Provide a name for the project and set the project visibility as required:
- New projects are public by default. Public projects are visible to all users in the organization who have access to Studio.
- Deselect Public project to create a private project that is visible only to the project owner. A private project can still be shared with selected users if needed.
Manually select the Source Language or enable Auto-detect source language for automatic detection.
If required, under Localization Options, enable Translate subtitles and select language(s) for the file to be translated into.
- The translation engine is configurable.
- If Dub into target languages is selected, the file will be transcribed, translated and dubbed immediately without the opportunity to check the translation beforehand.
Select a Subtitle profile to determine subtitle display rules.

Enable Use different subtitle profiles for specific languages to select a profile for each language.
Optionally, enable Apply pronunciation rules to improve text-to-speech accuracy to select existing pronunciations and related pairs for dubbing workflows.
If required, configure additional options:
- Open the Subtitles section to import existing subtitle files in SRT or VTT format for both source and target languages.
  
  The system will skip automatic audio transcription with speaker identification and align the existing subtitles with the video. Users need to create and assign speakers manually since SRT/VTT files do not include speaker information.
- Open the Automated translation section to override the account-level settings and select the preferred Translation engine at the project level.
  - If Phrase Language AI is selected, the MT Profile and Translation Memory dropdown menus are displayed.
    
    Select one of the available MT profiles and, optionally, a TM.
  - If AI Translation Agent is selected, the Translation Memory dropdown menu is displayed.
    
    Select one of the available TMs.
- Open the Resources section to select an existing term base or add terms that will be used to detect and match similar-sounding words during transcription.
- Open the AI-generated summaries and insights section to select the desired summaries and insights that will be generated for the uploaded recording, and the relevant AI models.
Click Create project.

The file is uploaded and is displayed on the My Recordings page.

Click on the recording name to open it in the editor and view it in the Transcribe and Translation tabs. Both texts can be edited if required.

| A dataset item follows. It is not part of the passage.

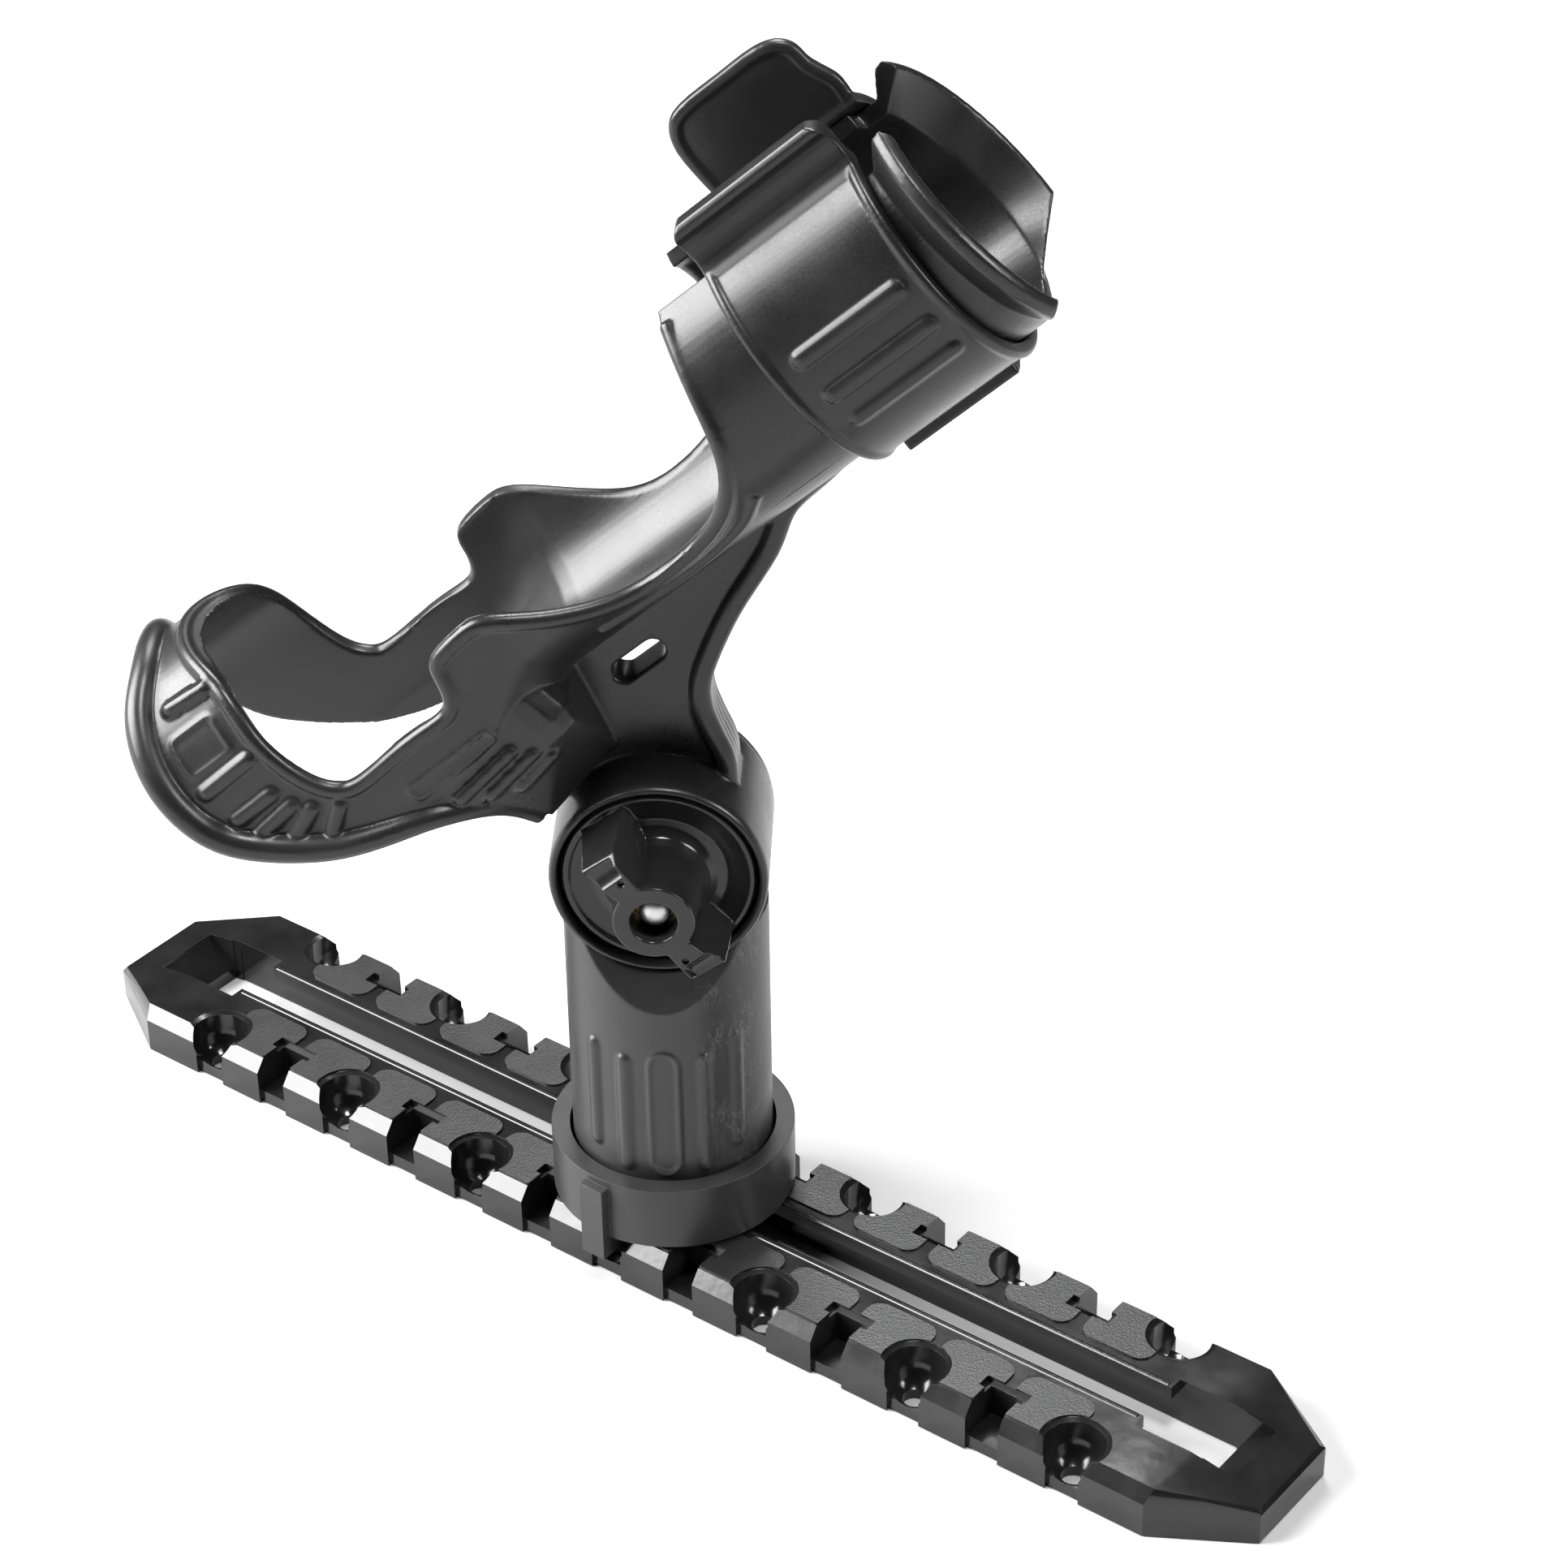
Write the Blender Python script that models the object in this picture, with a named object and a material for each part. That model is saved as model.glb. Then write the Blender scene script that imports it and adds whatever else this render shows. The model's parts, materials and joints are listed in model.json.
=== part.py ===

Click Download to select the transcription and the translations for download to your system. It is also possible to download audio-only tracks in MP3 format.

AI Summaries

Extracts structured and meaningful insights such as summaries, sentiment, quality flags, or safety issues from subtitles using AI models.

Insights created in the Settings page are automatically shared with all users of the same organization in read-only mode.

Use cases

Summarize customer support calls or identify potentially unsafe or low-quality communication. Phrase Studio returns a summary and flags sections for review.

Speaker Identification

Detects and labels different speakers in an audio file for clearer transcripts and subtitles.

Automatic speaker identification is not available for projects with imported subtitle files.

Use cases

A podcast with multiple participants is processed and each speaker is automatically tagged (e.g., "Speaker 1", "Speaker 2").

Click Manage Speakers under the Transcribe menu to edit the speaker name or add other speakers.

Use the Combined/Speakers toggle at the bottom of the editor to switch between a single waveform and individual waveforms for each speaker. When multiple speakers are detected, segments can be dragged within a row to reflect overlapping speech, or moved to another row to change the assigned speaker.